As we've reported, millennials are delaying marriage and babies and taking time to "find themselves" in their 20s. The average age of first marriage is 27 for women and 29 for men, up from 20 for women and 23 for men in 1960, according to a recent Pew Research Center report. Some millennials — 34 percent of 25- to 34-year-olds — are waiting longer to get married for financial reasons.

And while millennials are waiting to put a ring on it, many are in committed relationships. About 9.2 percent of millennials cohabit, compared with 5.8 percent of Gen X-ers. And 24 percent of now-married millennials say they bought a home with their current spouse before tying the knot.

Finally, millennials aren't just waiting to get married — marriage is simply less important to many of them, too. The 2014 Clark University Poll of Established Adults also found that 1,000 young people between 25 and 39 do not consider marriage one of the major markers of adulthood. And a Pew analysis of census data projected that 25 percent of millennials will never marry at all.

New Boom

A Silent Majority Of Undereducated And Underemployed Millennials

Education And Money

The popular narrative surrounding millennials is that they are overeducated and underemployed. But as Asma Khalid has reported, about two-thirds of millennials ages 25 to 32 lack a bachelor's degree. Millennial college graduates in this same age group earn about $17,500 more annually than those with only a high school diploma.

When the baby boomers were young, a college education wasn't as critical to a middle-class lifestyle. In 1979, a high school graduate earned 77 percent of what a college graduate made. But today, a high school diploma will get you 62 percent of what a college graduate earns. Even college graduates have a hard time finding good work. Some 88 percent of minimum-wage workers are 20 years or older and 4 in 10 of those workers are college graduates.

Student loan debt is also at a record high — nearly quadrupling over the past decade. The average amount of student debt jumped from over $12,000 for the class of 1993 to nearly $27,000 for the class of 2012.

Unemployment

While most young adults today lack a college degree, millennials are still the most educated generation to date, with 34 percent having at least a bachelor's degree. But as more people go to college, the value of their degrees has also increased. This makes it harder for the 26 percent of millennials with just a high school diploma to get jobs.

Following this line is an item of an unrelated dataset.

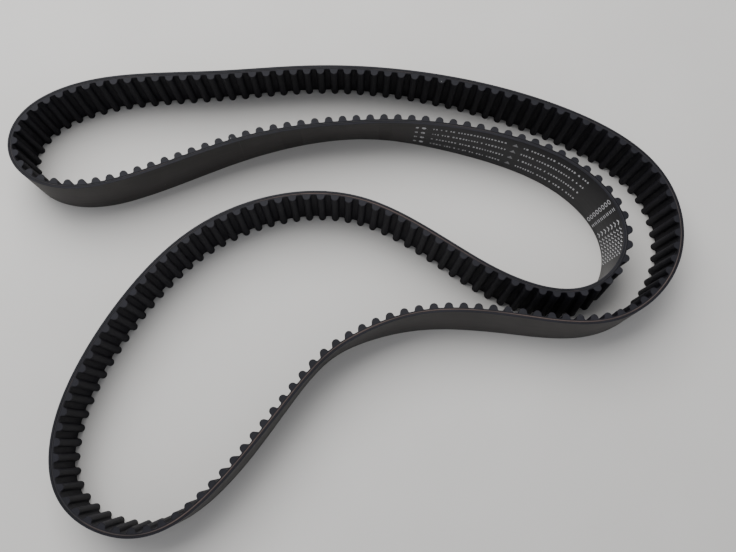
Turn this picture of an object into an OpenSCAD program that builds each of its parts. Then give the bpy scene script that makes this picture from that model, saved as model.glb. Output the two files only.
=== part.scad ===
// Endless timing belt with curved teeth, standing on one cut edge in a relaxed boomerang-shaped loop.
// Z = 0 is the lower cut edge. The origin is at the middle of the loop's outline on that plane.

/* [Belt] */
// Number of teeth round the belt
tooth_count = 211; // [190:1:230]
// Tooth pitch, measured along the middle of the tension cord
tooth_pitch = 8; // [7.6:0.1:8.4]
// Middle of the first tooth, measured along the cord from the start of the path
tooth_start = 5; // [0:0.5:8]
// Width of the belt, from cut edge to cut edge
belt_w = 32; // [24:1:40]

/* [Section] */
// Thickness of the rubber behind the cord
back_t = 1.15; // [0.8:0.05:2]
// Thickness of the cord layer
cord_t = 0.9; // [0.8:0.1:1.2]
// Thickness of the rubber between the cord and the facing in the lands
gum_t = 0.2; // [0.2:0.05:0.4]
// Thickness of the fabric facing
facing_t = 0.25; // [0.2:0.05:0.4]
// Height of a tooth above its lands
tooth_h = 3.0; // [2.6:0.1:3.4]
// Radius of the round tooth
tooth_r = 2.2; // [2.0:0.1:2.4]
// Radius of the fillet at the foot of a tooth
foot_r = 0.8; // [0.5:0.1:1.0]
// Number of cord wraps side by side across the width
wrap_count = 20; // [14:1:20]

/* [Print] */
// Height of the printed ink above the back
ink_t = 0.08; // [0.05:0.01:0.15]
// Place of the first printed column, measured along the cord from the start of the path
print_s = 449; // [440:1:460]

/* [Hidden] */
// Control points of the closed path that the cord follows, anticlockwise from above
path = [
    [-40, 216], [-100, 200], [-169, 191], [-212, 164], [-210, 127], [-163, 114],
    [-85, 165], [-18, 184], [31, 186], [110, 175], [151, 131], [127, 84],
    [69, 93], [-7, 144], [-82, 122], [-124, 78], [-156, 5], [-151, -44],
    [-118, -60], [-86, -55], [-56, -18], [-26, 38], [-7, 56], [33, 75],
    [84, 76], [141, 73], [178, 116], [168, 169], [120, 198], [41, 216]
];
spans = len(path);
chord_sag = 0.08;         // how far the plain layers' straight pieces stray from the curve
table_steps = 24;         // steps in each span of the length table
tip_steps = 6;            // straight pieces round a tooth tip
foot_steps = 1;           // straight pieces round a foot fillet

cord_out = cord_t / 2;
cord_in = -cord_t / 2;
back_out = cord_out + back_t;
gum_in = cord_in - gum_t;
land_in = gum_in - facing_t;
wrap_h = belt_w / wrap_count;

rubber_dark = [0.20, 0.19, 0.19];
rubber_tooth = [0.16, 0.16, 0.17];
fabric_black = [0.06, 0.06, 0.07];
cord_brown = [0.38, 0.27, 0.22];
ink_grey = [0.78, 0.78, 0.78];

WRAPS = [for (i = [1 : wrap_count]) str("tension_cord_", i < 10 ? "0" : "", i)];

// ---- The path: a closed uniform cubic B-spline ----

// Four control points that shape span i
function near(i) = [for (k = [-1 : 2]) path[(i + k + spans) % spans]];

function weights(t) = [
    pow(1 - t, 3) / 6,
    (3 * pow(t, 3) - 6 * pow(t, 2) + 4) / 6,
    (-3 * pow(t, 3) + 3 * pow(t, 2) + 3 * t + 1) / 6,
    pow(t, 3) / 6
];

function slopes(t) = [
    -pow(1 - t, 2) / 2,
    (3 * pow(t, 2) - 4 * t) / 2,
    (-3 * pow(t, 2) + 2 * t + 1) / 2,
    pow(t, 2) / 2
];

// Point and outward normal at parameter u, before scaling
function raw_point(u) = weights(u - floor(u)) * near(floor(u) % spans);
function tangent(u) = let (d = slopes(u - floor(u)) * near(floor(u) % spans)) d / norm(d);
function outward(u) = let (d = tangent(u)) [d.y, -d.x];

// Running length at each step of the table, by adding up the chords
table_n = spans * table_steps;
raw_table = [for (i = [0 : table_n]) raw_point(i / table_steps)];
chords = [for (i = [1 : table_n]) norm(raw_table[i] - raw_table[i - 1])];
lengths = [for (i = 0, sum = 0; i <= table_n; sum = sum + (i < table_n ? chords[i] : 0), i = i + 1) sum];

// The path is scaled so that the cord line holds the teeth exactly
belt_length = tooth_count * tooth_pitch;
path_scale = belt_length / lengths[table_n];
length_to_u = [for (i = [0 : table_n]) [lengths[i] * path_scale, i / table_steps]];
function u_at(s) = lookup((s % belt_length + belt_length) % belt_length, length_to_u);

function offset_point(u, d) = path_scale * raw_point(u) + d * outward(u);

// Each span is cut into more pieces where it is long or bends sharply
function bend(a, b) = acos(min(1, tangent(a) * tangent(b)));
function span_turn(i) = bend(i, i + 0.5) + bend(i + 0.5, i + 1);
function span_length(i) = lengths[(i + 1) * table_steps] - lengths[i * table_steps];
pieces = [
    for (i = [0 : spans - 1])
        ceil(sqrt(span_length(i) * span_turn(i) * PI / 180 / (8 * chord_sag)))
];
stations = [for (i = [0 : spans - 1], k = [0 : pieces[i] - 1]) i + k / pieces[i]];
rim = [for (u = stations) offset_point(u, back_out)];
rim_x = [for (p = rim) p.x];
rim_y = [for (p = rim) p.y];
middle = [(min(rim_x) + max(rim_x)) / 2, (min(rim_y) + max(rim_y)) / 2];

// Plain outline at distance d from the cord line, positive towards the back
function outline(d) = [for (u = stations) offset_point(u, d) - middle];

// ---- The teeth ----

// One pitch of the toothed side as [along, depth]: foot fillet, round tip, foot fillet
function tooth_shape(land, r, foot, h) = let (flank = land - foot, centre = land - (h - r)) concat(
    [for (k = [0 : foot_steps]) let (a = 90 * k / foot_steps)
        [-r - foot + foot * sin(a), land - foot * (1 - cos(a))]],
    [for (k = [0 : tip_steps]) let (a = 180 * k / tip_steps)
        if (centre < flank || (k > 0 && k < tip_steps)) [-r * cos(a), centre - r * sin(a)]],
    [for (k = [foot_steps : -1 : 0]) let (a = 90 * k / foot_steps)
        [r + foot - foot * sin(a), land - foot * (1 - cos(a))]]
);

function toothed_outline(land, r, foot, h) = [
    for (i = [0 : tooth_count - 1], p = tooth_shape(land, r, foot, h))
        offset_point(u_at(tooth_start + i * tooth_pitch + p.x), p.y) - middle
];

facing_outline = toothed_outline(land_in, tooth_r, foot_r, tooth_h);
rubber_outline = toothed_outline(gum_in, tooth_r - facing_t, foot_r + facing_t, tooth_h);

// ---- Shared shapes ----

// A wall of height h between two closed outlines
module ring(outer, inner, h) {
    n = len(outer);
    m = len(inner);
    linear_extrude(h)
        polygon(
            points = concat(outer, inner),
            paths = [[for (i = [0 : n - 1]) i], [for (i = [0 : m - 1]) n + i]]
        );
}

// Puts its children on the back of the belt: X runs along the belt, Y up its width, Z out of the back
module on_back(s, z) {
    u = u_at(s);
    n = pieces[floor(u)];
    step = 1 / n;
    u0 = floor(u) + floor((u - floor(u)) * n) / n;
    a = offset_point(u0, back_out);
    b = offset_point(u0 + step, back_out);
    p = a + (b - a) * (u - u0) / step - middle;
    t = (b - a) / norm(b - a);
    translate([p.x, p.y, z])
        rotate([0, 0, atan2(t.y, t.x)])
            rotate([90, 0, 0])
                children();
}

// A printed bar, centred
module bar(l, w) {
    translate([-l / 2, -w / 2, 0]) cube([l, w, ink_t]);
}

// ---- The belt's layers ----

module back_rubber() {
    color(rubber_dark) ring(outline(back_out), outline(cord_out), belt_w);
}

module tooth_rubber() {
    color(rubber_tooth) ring(outline(cord_in), rubber_outline, belt_w);
}

module tooth_facing() {
    color(fabric_black) ring(rubber_outline, facing_outline, belt_w);
}

// One wrap of the cord with its adhesion coat
module tension_cord(i) {
    color(cord_brown) translate([0, 0, i * wrap_h]) ring(outline(cord_out), outline(cord_in), wrap_h);
}

// ---- The print ----

row_z = [for (k = [0 : 3]) belt_w * (0.20 + 0.21 * k)];   // heights of the four printed rows

// Two columns of four dots
module print_dots() {
    color(ink_grey)
        for (ds = [0, 4], z = row_z)
            on_back(print_s + ds, z) cylinder(r = 0.9, h = ink_t, $fn = 24);
}

// Four rows of short dashes
module dash_rows(s, count, gap) {
    for (k = [0 : count - 1], z = row_z)
        on_back(s + k * gap, z) bar(k % 3 == 2 ? 1.0 : 1.8, 1.1);
}

module print_rows_left() {
    color(ink_grey) dash_rows(print_s + 10, 16, 2.8);
}

// A column of four triangles
module print_triangles() {
    color(ink_grey)
        for (z = row_z)
            on_back(print_s + 58.5, z)
                linear_extrude(ink_t) polygon([[-1.8, -1.6], [1.8, -1.6], [0, 1.8]]);
}

module print_rows_right() {
    color(ink_grey) dash_rows(print_s + 64.5, 16, 2.8);
}

// Heights of the columns that cross the whole width
column_n = 8;
column_z = [for (k = [0 : column_n - 1]) belt_w * (0.10 + 0.80 * k / (column_n - 1))];

module print_rings() {
    color(ink_grey)
        for (z = column_z)
            on_back(print_s + 121.5, z)
                difference() {
                    cylinder(r = 1.5, h = ink_t, $fn = 24);
                    translate([0, 0, -ink_t]) cylinder(r = 0.9, h = 3 * ink_t, $fn = 24);
                }
}

module print_ticks() {
    color(ink_grey)
        for (z = column_z, side = [-1, 1])
            on_back(print_s + 126.5, z + 0.8 * side) bar(1.8, 0.5);
}

// One chevron, pointing to the upper cut edge
module chevron() {
    linear_extrude(ink_t)
        polygon([[-1.2, -0.7], [-1.2, -0.1], [0, 1.2], [1.2, -0.1], [1.2, -0.7], [0, 0.6]]);
}

module print_chevrons() {
    color(ink_grey)
        for (z = [for (k = [0 : 6]) belt_w * (0.12 + 0.76 * k / 6)])
            on_back(print_s + 134, z) scale(1.1) chevron();
}

// Seven close columns of small check marks
module print_checks() {
    color(ink_grey)
        for (ds = [138 : 2.5 : 153.5], z = column_z)
            on_back(print_s + ds, z) scale(0.75) chevron();
}

back_rubber();
tooth_rubber();
tooth_facing();
for (i = [0 : wrap_count - 1]) tension_cord(i);
print_dots();
print_rows_left();
print_triangles();
print_rows_right();
print_rings();
print_ticks();
print_chevrons();
print_checks();
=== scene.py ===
import math
import random

import bpy
from mathutils import Matrix, Vector


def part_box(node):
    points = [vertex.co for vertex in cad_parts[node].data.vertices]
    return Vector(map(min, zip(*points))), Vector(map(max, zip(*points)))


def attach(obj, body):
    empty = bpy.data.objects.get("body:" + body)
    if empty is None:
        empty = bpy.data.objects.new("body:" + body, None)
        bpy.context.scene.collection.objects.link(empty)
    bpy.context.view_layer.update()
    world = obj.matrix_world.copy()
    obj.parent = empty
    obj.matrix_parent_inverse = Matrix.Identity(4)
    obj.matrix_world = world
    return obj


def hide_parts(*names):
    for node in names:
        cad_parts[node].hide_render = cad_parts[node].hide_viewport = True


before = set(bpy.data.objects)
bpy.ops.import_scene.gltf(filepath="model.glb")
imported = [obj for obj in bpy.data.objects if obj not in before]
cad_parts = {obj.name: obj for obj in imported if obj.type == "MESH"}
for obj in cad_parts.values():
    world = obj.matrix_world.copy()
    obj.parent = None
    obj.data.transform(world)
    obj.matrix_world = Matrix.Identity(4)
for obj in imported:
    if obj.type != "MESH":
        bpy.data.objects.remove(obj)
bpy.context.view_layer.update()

# ---- The line of the belt ----
# A relaxed endless belt takes the shape of a smooth closed curve. The line lies in the middle of the tension
# cord, at half the belt's width. Each point has its place in millimetres, before the line is scaled to the
# belt's length, and tells how far the belt leans there, in degrees, top edge outwards.

TOOTH_COUNT = 211
PITCH = 0.008
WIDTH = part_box("back_rubber")[1].z
BELT_LENGTH = TOOTH_COUNT * PITCH
LINE_STEPS = 32

LINE_POINTS = [
    (41, 216, -0.8), (-40, 216, -7.9), (-100, 200, -3.7), (-169, 191, 1.4), (-212, 164, 3.0),
    (-210, 127, -0.4), (-163, 114, -1.1), (-85, 165, 0.0), (-18, 184, 12.5), (31, 186, -1.9),
    (110, 175, -11.9), (151, 131, -9.2), (127, 84, 16.6), (69, 93, 7.5), (-7, 144, 2.2),
    (-82, 122, 6.3), (-124, 78, 3.7), (-156, 5, 1.4), (-151, -44, -2.6), (-118, -60, 0.9),
    (-86, -55, 0.9), (-56, -18, -1.8), (-26, 38, 3.8), (-7, 56, 0.7), (33, 75, -9.9),
    (84, 76, -8.2), (141, 73, -4.6), (178, 116, -0.2), (168, 169, 4.4), (120, 198, 6.7),
]


def line_vertices():
    """The line as a row of straight pieces, in its own units."""
    mesh = line.to_mesh()
    places = [v.co.copy() for v in mesh.vertices]
    line.to_mesh_clear()
    return places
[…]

And for the millennials who have degrees, many were just finishing college when the Great Recession hit, and it left many of them jobless. The unemployment rate for college-educated millennials is 3.8 percent — more than double that of the Silents, the generation before the boomers, when they were the same age (1.4 percent).

The story of unemployment gets worse for less educated millennials. Over 12 percent of those ages 25-32 without a college degree are unemployed, and about 22 percent of that cohort are below the poverty line. In contrast, 7 percent of boomers with just a high school diploma lived in poverty in 1979.

Even though millennials, as a group, have suffered financially early in life, they are optimistic about what the future holds. Almost half of them, 49 percent, believe the country is on the road to its best years.